Autora: Camila Alonso

Nazco el día más aburrido del año (domingo) y le corto el desayuno a mi papá. Como soy del ’97 todos en el curso siempre son más grandes que yo. A los cinco años mi mamá me enseña a leer. Y a partir de ahí pido libros para mis cumpleaños. Empiezo natación. Lo dejo. Empiezo básquet. Lo dejo. Crezco y a los once me creo capaz de escribir novelas de ficción románticas y cuentos de terror. A los doce me doy cuenta de que no puedo. Empiezo gimnasia artística. Lo dejo. Empiezo teatro. Lo dejo. A los catorce me ofrecen ir a un taller de literatura y en la segunda clase decido que no quiero dejar de ir nunca más.

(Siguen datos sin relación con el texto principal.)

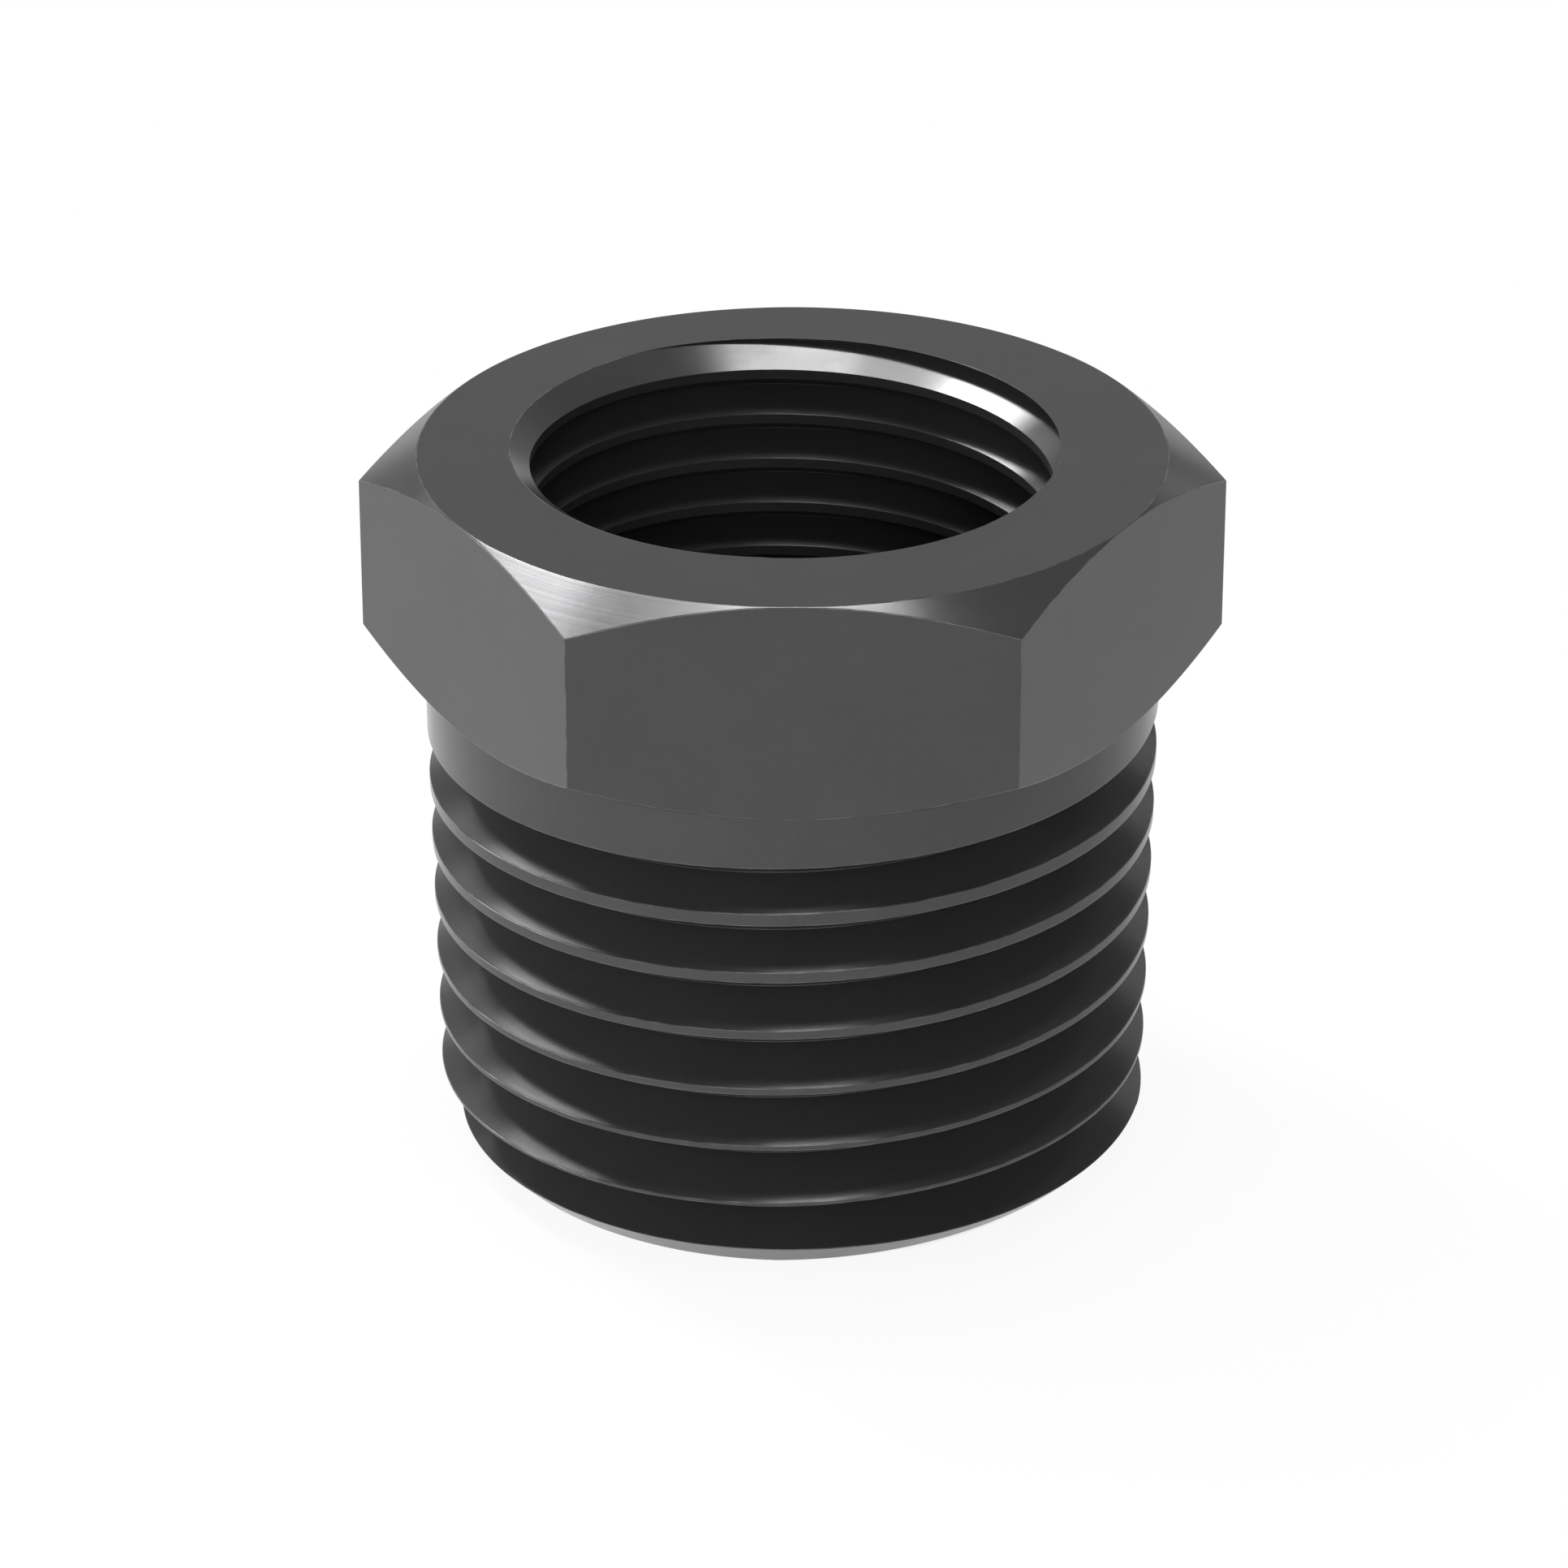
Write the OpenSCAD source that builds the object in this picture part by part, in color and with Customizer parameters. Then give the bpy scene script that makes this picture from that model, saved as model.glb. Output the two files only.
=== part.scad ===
/* [Hex head] */
// Width across the flats of the hexagon
hex_af = 21.3; // [21.1:0.1:27]
// Height of the hexagon
hex_h = 6.4; // [4:0.1:9]
// Slope of the corner chamfers, measured from the end faces, in degrees
hex_chamfer = 30; // [15:1:40]
// How much narrower than the flats the turned end faces are
face_relief = 0.05; // [0.02:0.01:0.6]

/* [Shank] */
// Overall height, from the small end to the top face
total_h = 21.1; // [18:0.1:28]
// Diameter of the plain collar under the hexagon
collar_d = 21.03; // [19.8:0.01:21.1]
// Height of the plain collar
collar_h = 1.57; // [1.3:0.01:3]
// Height of the chamfer at the small end
end_chamfer = 1.09; // [0.5:0.01:1.5]
// Slope of the end chamfer, measured from the axis, in degrees
end_slope = 45; // [30:1:50]

/* [Male thread] */
// Turns in one inch
male_tpi = 14; // [12:1:16]
// Slope of the crests, on each side of the axis, in degrees
crest_taper = 1; // [0:0.1:2]
// Width of the crest land next to the collar
male_land_top = 0.43; // [0.3:0.01:0.6]
// Width of the crest land at the small end
male_land_end = 0.024; // [0.02:0.002:0.2]
// Angle past the front at which the groove starts to run out, in degrees
male_runout_at = 110; // [60:5:130]

/* [Female thread] */
// Turns in one inch
female_tpi = 18; // [16:1:20]
// Diameter over the crests
female_d = 14.87; // [14.6:0.01:15.5]
// Width of the crest land
female_land = 0.286; // [0.2:0.002:0.5]
// Depth of the full thread below the top face
female_len = 9.7; // [7:0.1:11]
// Direction in which the root leaves the top face, in degrees from +X
female_exit = 121; // [90:1:180]
// Height left plain between the thread and the drilled bore
female_rest = 0.5; // [0.2:0.1:1]

/* [Drilled bore] */
// Diameter of the plain bore below the female thread
drill_d = 14.5; // [12:0.1:14.5]
// Height of the chamfer where it leaves the small end
drill_chamfer = 0.4; // [0.1:0.05:0.6]

/* [Threads] */
// Angle between the two flanks of either thread, in degrees
thread_angle = 60; // [55:1:60]
// Angle over which either groove runs out, in degrees
runout = 100; // [60:5:140]
// Facets in one turn of either thread
turn_facets = 60; // [36:12:72]

/* [Hidden] */
metal = "#3c3c3e";
inch = 25.4;
// How far a cutting solid reaches past the face that it cuts
past = 0.5;
// Gap between a cutting solid's mouth and the metal, also where it has run out
clear = 0.004;
// Facets of the true round surfaces when they are drawn on screen
round_facets = 180;
// Direction that one flat of the hexagon faces
front = -90;
flank_run = tan(thread_angle / 2);
step_angle = 360 / turn_facets;
hex_bottom = total_h - hex_h;
face_r = hex_af / 2 - face_relief / 2;
corner_r = hex_af / 2 / cos(30);
corner_drop = (corner_r - face_r) * tan(hex_chamfer);
collar_r = collar_d / 2;
thread_top = hex_bottom - collar_h;
end_r = crest_r(end_chamfer) - end_chamfer * tan(end_slope);
drill_r = drill_d / 2;

// Male thread
male_pitch = inch / male_tpi;
male_bottom_z = -male_pitch / 2 - past;
male_front_z = thread_top - male_half(thread_top);
male_runout_z = male_front_z + male_pitch * male_runout_at / 360;
male_end_z = male_runout_z + male_pitch * runout / 360;

// Female thread
female_pitch = inch / female_tpi;
female_r = female_d / 2;
female_half = (female_pitch - female_land) / 2;
female_full_root_r = female_r + female_half / flank_run;
female_top_z = total_h + female_half + past;
female_runout_z = total_h - female_len;
female_end_z = female_runout_z - female_pitch * runout / 360;
// How far the mouth of the female cutter lies inside the crests
female_past = 0.05;
step_top_z = min(female_runout_z - female_half, female_end_z) - female_rest;
step_bottom_z = step_top_z - (female_r - drill_r);

// Radius of the crests at height z
function crest_r(z) = collar_r - (thread_top - z) * tan(crest_taper);

// Radius of the blank under the collar at height z, end chamfer included
function blank_r(z) = min(crest_r(z), end_r + z * tan(end_slope));

// Width of the crest land at height z
function male_land(z) = male_land_end + (male_land_top - male_land_end) * max(z, 0) / thread_top;

// Half the width of the male groove where it meets the crests
function male_half(z) = (male_pitch - male_land(z)) / 2;

// Radius of the cutter's mouth, whose flat facets still clear the blank
function male_mouth_r(z) = (blank_r(z + male_half(z)) + clear) / cos(step_angle / 2);

// Radius of the root of the male groove, which climbs out of the metal as it runs out
function male_root_r(z) =
    let (full = crest_r(z) - male_half(z) / flank_run)
    let (out = max(0, (z - male_runout_z) / (male_end_z - male_runout_z)))
    full + (male_mouth_r(z) - clear / 2 - full) * out;

// Radius of the root of the female groove, which comes back to the crests as it runs out
function female_root_r(z) =
    let (out = max(0, (female_runout_z - z) / (female_runout_z - female_end_z)))
    female_full_root_r + (female_r - clear - female_full_root_r) * out;

// Section of a groove at height z: its root, then the two corners of its mouth, always the same
// way round, whichever of the two lies further out
function groove_section(root_r, mouth_r, z) =
    let (half = (mouth_r - root_r) * flank_run)
    [[root_r, z], [mouth_r, z - half], [mouth_r, z + half]];

// A flat point turned about the axis
function turned(p, angle) = [p[0] * cos(angle), p[0] * sin(angle), p[1]];

// Triangles of a closed skin over a row of three-cornered sections
function skin_faces(count) = [
    [0, 2, 1],
    for (i = [0 : count - 1], j = [0 : 2])
        let (a = 3 * i + j, b = 3 * i + (j + 1) % 3)
        each [[a, b, a + 3], [b, b + 3, a + 3]],
    [3 * count, 3 * count + 1, 3 * count + 2]
];

// Sections of a groove from low_z to high_z, where it is at height at_z in the direction at_angle
function groove_points(low_z, high_z, pitch, at_z, at_angle, root, mouth) =
    let (count = ceil((high_z - low_z) / pitch * turn_facets))
    [
        for (i = [0 : count])
            let (z = low_z + (high_z - low_z) * i / count)
            let (angle = at_angle + (z - at_z) / pitch * 360)
            for (p = groove_section(root(z), mouth(z), z)) turned(p, angle)
    ];

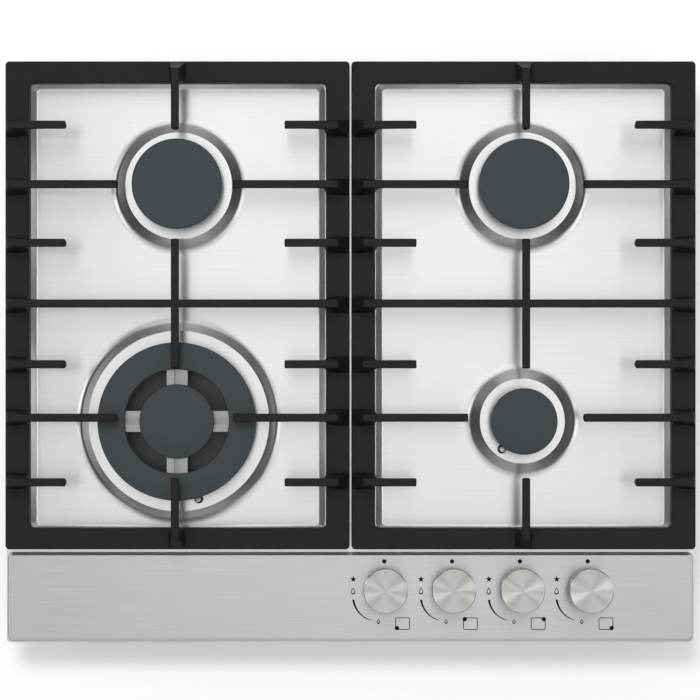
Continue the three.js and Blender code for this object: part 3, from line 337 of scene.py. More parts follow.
def add_piece(name, mesh, body, nodes=()):
    piece = bpy.data.objects.new(name, mesh)
    bpy.context.scene.collection.objects.link(piece)
    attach(piece, body)
    if nodes:
        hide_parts(*nodes)
    return piece


def weigh_normals(piece):
    weighted = piece.modifiers.new("flat faces stay flat", "WEIGHTED_NORMAL")
    weighted.keep_sharp = True


def combined(name, mesh, operation, others):
    """The mesh with the other meshes joined to it or cut from it."""
    scene = bpy.context.scene.collection
    group = bpy.data.collections.new(f"{name}_tools")
    bpy.context.scene.collection.children.link(group)
    base = bpy.data.objects.new(f"{name}_base", mesh)
    scene.objects.link(base)
    tools = []
    for index, other in enumerate(others):
        tool = bpy.data.objects.new(f"{name}_tool_{index}", other)
        group.objects.link(tool)
        tools.append(tool)
    modifier = base.modifiers.new("combine", "BOOLEAN")
    modifier.operand_type = "COLLECTION"
    modifier.collection = group
    modifier.operation = operation
    modifier.solver = "EXACT"
    bpy.context.view_layer.update()
    evaluated = base.evaluated_get(bpy.context.evaluated_depsgraph_get())
    result = bpy.data.meshes.new_from_object(evaluated)
    result.name = name
    for tool in tools:
        bpy.data.objects.remove(tool)
    bpy.data.objects.remove(base)
    bpy.data.collections.remove(group)
    return result


# ---- Places ----

def box_mm(node):
    low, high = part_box(node)
    return low / MM, high / MM


def middle_of(node):
    low, high = box_mm(node)
    return ((low.x + high.x) / 2, (low.y + high.y) / 2)


def radius_of(node):
    low, high = box_mm(node)
    return (high.x - low.x) / 2


plate_low, plate_high = box_mm("top_plate")
half_width = plate_high.x
half_depth = plate_high.y
hem_bottom = plate_low.z
panel_top = plate_high.z
flange_top = panel_top - PANEL_RISE
well_floor = flange_top - WELL_DEPTH
plinth_top = well_floor + PLINTH_RISE
panel_foot = -half_depth + PANEL_DEPTH
burner_places = {name: middle_of(f"burner_cup_{name}") for name in BURNERS}
knob_places = {number: middle_of(f"tap_spindle_{number}") for number in KNOBS}


# ---- Finishes ----

def linear(code):
    """An sRGB colour written as #rrggbb, as linear RGBA."""
    values = [int(code[start:start + 2], 16) / 255 for start in (1, 3, 5)]
    return tuple(v / 12.92 if v <= 0.04045 else ((v + 0.055) / 1.055) ** 2.4 for v in values) + (1.0,)


def add_node(tree, kind, settings=None, links=None):
    """One node with its properties or socket values set and its inputs linked to other outputs."""
    node = tree.nodes.new(kind)
    for name, value in (settings or {}).items():
        if isinstance(name, int) or name in node.inputs:
            node.inputs[name].default_value = value
        else:
            setattr(node, name, value)
    for name, output in (links or {}).items():
        tree.links.new(output, node.inputs[name])
    return node


def new_finish(name, settings):
    """A material with its shader set, and that shader."""
    material = bpy.data.materials.new(name)
    material.use_nodes = True
    tree = material.node_tree
    tree.nodes.clear()
    shader = add_node(tree, "ShaderNodeBsdfPrincipled", settings)
    add_node(tree, "ShaderNodeOutputMaterial", links={"Surface": shader.outputs[0]})
    return material, tree, shader


def mapped(tree, scale, kind="Object", location=(0, 0, 0)):
    place = add_node(tree, "ShaderNodeTexCoord")
    return add_node(
        tree, "ShaderNodeMapping", {"Scale": scale, "Location": location}, {"Vector": place.outputs[kind]},
    ).outputs[0]


def tint(tree, shader, amount, dark, light, low=0.3, high=0.7):
    """Colours the shader between two close colours by an amount."""
    ramp = add_node(tree, "ShaderNodeValToRGB", links={"Fac": amount})
    ramp.color_ramp.elements[0].position = low
    ramp.color_ramp.elements[0].color = linear(dark)
    ramp.color_ramp.elements[1].position = high
    ramp.color_ramp.elements[1].color = linear(light)
    tree.links.new(ramp.outputs[0], shader.inputs["Base Color"])


def spread(tree, shader, socket, amount, low, high):
    """Drives one socket of the shader between two values by an amount."""
    between = add_node(
        tree, "ShaderNodeMapRange", {"To Min": low, "To Max": high}, {"Value": amount},
    )
    tree.links.new(between.outputs[0], shader.inputs[socket])


def bump(tree, shader, height, depth_mm):
    relief = add_node(
        tree, "ShaderNodeBump", {"Strength": 1.0, "Distance": depth_mm * MM}, {"Height": height},
    )
    tree.links.new(relief.outputs[0], shader.inputs["Normal"])


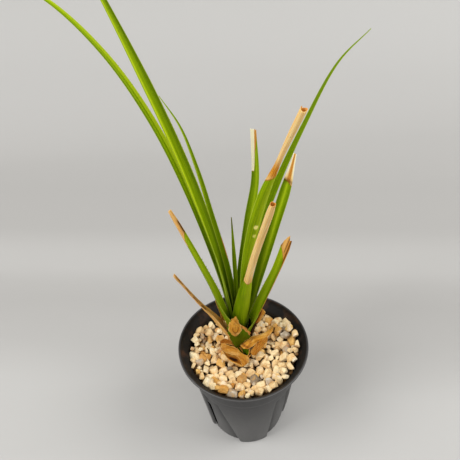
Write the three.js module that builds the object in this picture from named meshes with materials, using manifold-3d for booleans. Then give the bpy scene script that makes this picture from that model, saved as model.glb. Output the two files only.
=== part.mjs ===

Pasa un año o dos hasta que encuentro mi estilo y me inclino a escribir cuentos o textos cortos haciendo críticas sociales. También me gusta matar a mis personajes. Termino el secundario y empiezo la facultad. A los 18 participo con un cuento sobre un suicida en un concurso. No gano pero igual mi familia me lleva a comer a Mc Donalds. Sigo escribiendo. Cumplo diecinueve y no tengo ni idea de lo que estoy haciendo, pero sé que quiero seguir haciéndolo.